Home

Ere Maijala edited this page Feb 27, 2017 · 29 revisions

Introduction

RecordManager provides metadata management functionality that can be useful e.g. for getting data into the search index of a discovery service. It uses MongoDB or TokuMX as the database for storing and processing the metadata. Multiple record formats can be used with pluggable record drivers. RecordManager provides the following main functions:

  • Harvest records using OAI-PMH protocol
  • Import records from files
  • Split records using PHP classes or XSLT
  • Normalize records using PHP classes or XSLT
  • Deduplicate records using the fancy built-in algorithm
  • Export records to files
  • Provide records to other harvesters with the built-in OAI-PMH Provider
  • Harvest database descriptions (IRDs) [from MetaLib](wiki/Harvesting MetaLib IRDs)
  • Harvest [SFX knowledgebase records](wiki/Harvesting SFX Objects)
  • Directly update a Solr index (VuFind)
  • Record preview support for e.g. Voyager’s “Send Record to WebVoyage VuFind” function (requires a bit of custom code in VuFind)
  • Enrich records with pluggable enrichment modules (includes a sample enrichment that fetches additional data for topics from an ontology)

The basic idea is that metadata can be harvested from multiple data sources and indexed into a single Solr index. To make sure records from different sources can be identified and kept separate, RecordManager prepends any ID fields with the data source ID (e.g. local record ID 123 becomes source.123).

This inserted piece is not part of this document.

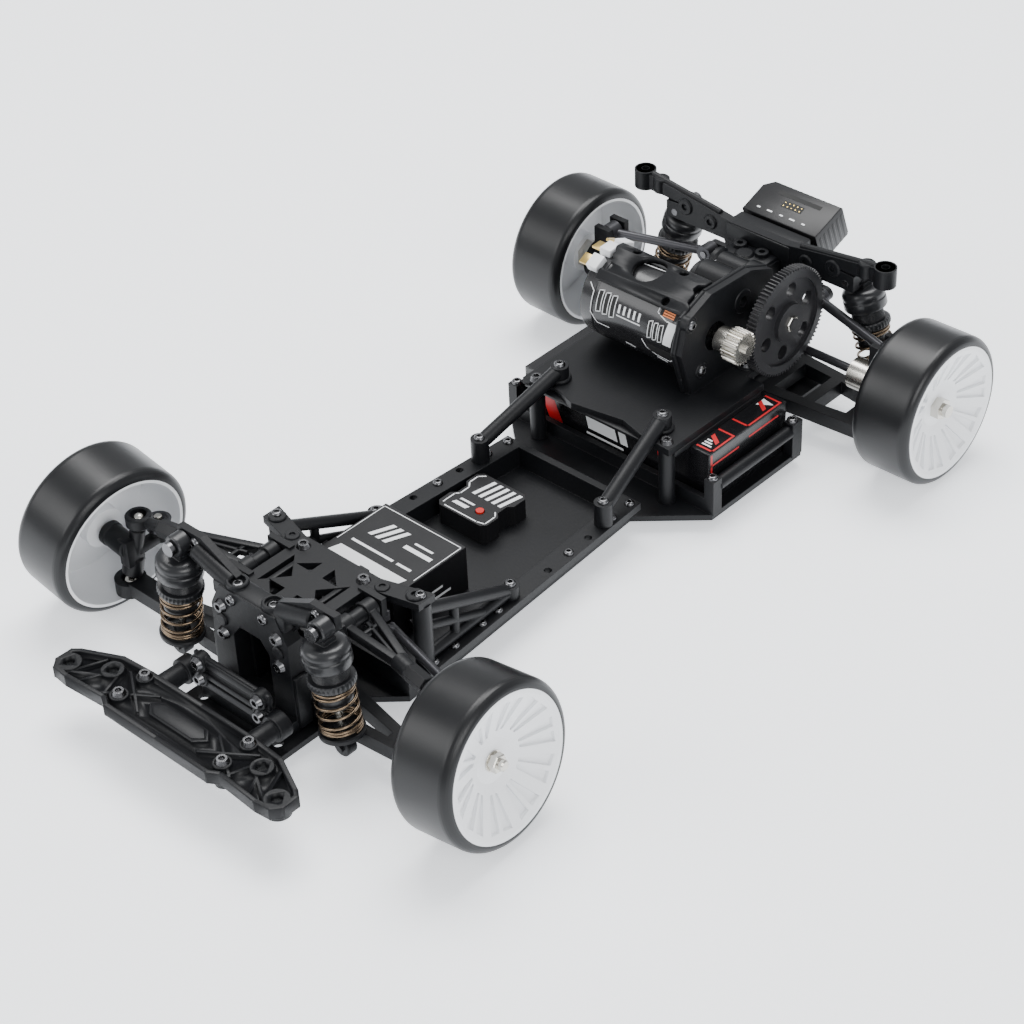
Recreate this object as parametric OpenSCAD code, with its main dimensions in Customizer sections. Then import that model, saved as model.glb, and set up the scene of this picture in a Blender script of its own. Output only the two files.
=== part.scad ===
// Two-wheel-drive drift car chassis, tenth scale, bodyshell removed.
// +X is the car's left, -Y is its front, +Z is up. The tyres stand on z = 0.
// The origin is the middle of the overall length, on the ground.

/* [Overall] */
// distance between front and rear axles
wheelbase = 256; // [250:1:258]
// bumper nose to the rear face of the speed control
overall_length = 360; // [358:1:366]
// bumper nose to front axle
front_overhang = 59.5; // [58:0.5:61]
// height of the tub's underside above the ground
ride_height = 4.5; // [4:0.1:5]

/* [Wheels] */
// outside radius of a tyre
tyre_r = 30.4; // [30:0.1:31]
// tyre and rim width
tyre_w = 25.7; // [25:0.1:26]
// radius of the tyre's shoulders
shoulder_r = 3.5; // [2.5:0.1:4]
// outside radius of the rim barrel
rim_r = 26.9; // [26.5:0.1:27.2]
// wall of the rim barrel
rim_wall = 1.2; // [1:0.1:1.5]
// twin-slot spokes in a rim face
spokes = 10; // [8:1:10]
// distance from the centre line to a front wheel's middle
front_track = 94.8; // [94.5:0.1:96]
// distance from the centre line to a rear wheel's middle
rear_track = 88; // [87.8:0.1:89]
// front negative camber, degrees
front_camber = 6.9; // [6:0.1:7.5]
// front toe-out of one wheel, degrees
front_toe = 2.4; // [2:0.1:3]
// rear negative camber, degrees
rear_camber = 0.9; // [0.5:0.1:1.5]

/* [Gears] */
// spur gear teeth
spur_teeth = 84; // [84]
// motor pinion teeth
pinion_teeth = 24; // [24]
// tooth size of spur and pinion, pitch diameter over teeth
spur_module = 0.5292; // [0.5292]
// final drive gear teeth
final_teeth = 48; // [48]
// top shaft gear teeth
shaft_teeth = 18; // [18]
// tooth size of the final drive
final_module = 0.8; // [0.8]

/* [Electrics] */
// motor can radius
motor_r = 18; // [17.5:0.1:18]
// motor can length
motor_l = 51; // [48:0.5:52]
// battery length, width and height
battery_size = [94, 46.4, 23]; // [90:1:94]
// servo case length, depth and thickness
servo_size = [41, 38, 19.5]; // [38:1:41]
// gyro side
gyro_w = 25; // [23:0.5:25]

/* [Fits] */
// running clearance of a pin or shaft, on the radius
fit = 0.06; // [0.03:0.01:0.09]
// radius of the suspension pins
pin_r = 1.5; // [1.4:0.05:1.5]

/* [Hidden] */

$fn = 40;
small_fn = 20;

yf = -overall_length / 2 + front_overhang;
yr = yf + wheelbase;
floor_t = 2.5;
floor_top = ride_height + floor_t;
rim_top = 16;
function wheel_height(camber) = (tyre_r - shoulder_r) * cos(camber)
  + (tyre_w / 2 - shoulder_r) * sin(camber) + shoulder_r;
front_z = wheel_height(front_camber);
rear_z = wheel_height(rear_camber);

// suspension points on the left side, [x, y, z]
arm_in = [16, 12];
front_ball = [83, yf, 11];
kingpin_top = [77.6, yf + 4, 41];
upper_in = [24.5, 43];
rear_pin = [70, 12];
rear_upper_out = [70, 46];
rear_upper_in = [28, 47];
rear_link_y = yr + 11.5;
front_shock_top = [35.5, yf - 11, 60];
front_shock_low = [41.5, yf - 11, 12];
rear_shock_top = [43, yr + 17.5, 61.5];
rear_shock_low = [57, yr + 17.5, 15];
tie_out = [79, yf + 13.5, 33];
tie_in = [22, yf + 28, 33];
horn_axis = [0, yf + 43, 16.3];
motor_axis = [yr - 43.7, 54.6];
spur_axis = [yr - 15.2, 52];

plastic = [0.07, 0.07, 0.08];
steel = [0.7, 0.7, 0.72];
dark_steel = [0.22, 0.22, 0.24];
rubber = [0.03, 0.03, 0.035];
white = [0.93, 0.93, 0.93];
bronze = [0.62, 0.48, 0.28];

// ---------- shared shapes ----------
function unit(v) = v / norm(v);
function side_poly(p) = concat(p, [for (i = [len(p) - 1:-1:0]) [-p[i][0], p[i][1]]]);

module rod(p, q, r, r2 = 0) {
  v = q - p;
  translate(p)
    rotate([0, acos(v[2] / norm(v)), atan2(v[1], v[0])])
      cylinder(h = norm(v), r1 = r, r2 = r2 > 0 ? r2 : r);
}

module xcyl(r, x0, x1, y, z) {
  translate([x0, y, z]) rotate([0, 90, 0]) cylinder(h = x1 - x0, r = r);
}

module ycyl(r, y0, y1, x, z) {
  translate([x, y1, z]) rotate([90, 0, 0]) cylinder(h = y1 - y0, r = r);
}

module zcyl(r, x, y, z0, z1) {
  translate([x, y, z0]) cylinder(h = z1 - z0, r = r);
}

module box(x0, x1, y0, y1, z0, z1) {
  translate([x0, y0, z0]) cube([x1 - x0, y1 - y0, z1 - z0]);
}

module both_sides() {
  children();
  mirror([1, 0, 0]) children();
}

module on_side(s) {
  mirror([s < 0 ? 1 : 0, 0, 0]) children();
}

// a plate standing across the car, drawn as [x, z], from y0 to y1
module cross_plate(points, y0, y1) {
  translate([0, y1, 0]) rotate([90, 0, 0]) linear_extrude(y1 - y0) polygon(points);
}

// a plate standing along the car, drawn as [y, z], from x0 to x1
module side_plate(points, x0, x1) {
  translate([x0, 0, 0]) rotate([90, 0, 90]) linear_extrude(x1 - x0) polygon(points);
}

// ---------- gears ----------
inv20 = 0.8539;
function inv_deg(a) = tan(a) * 180 / PI - a;
function flank(z, m, r) = 90 / z + inv20
  - inv_deg(acos(min(1, m * z / 2 * cos(20) / r)))
  - backlash * 90 / (PI * m * z / 2);
backlash = 0.12;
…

This means that any software using the Solr index can identify the source of the record, but must also take care to strip the prefix before, for instance, linking to a UI in the source system or fetching holdings information via an API.

Installation

See the accompanying README.md file for short installation instructions.

Getting Records into RecordManager

There are currently four different ways to get records into RecordManager's Mongo database:

  1. OAI-PMH harvesting
  2. Direct file load
  3. MetaLib IRD harvesting
  4. SFX export harvesting

The normal ways to get data in are OAI-PMH and loading files. The configuration page explains all the related settings, and there are also multiple sample configurations in conf/datasources.ini.sample.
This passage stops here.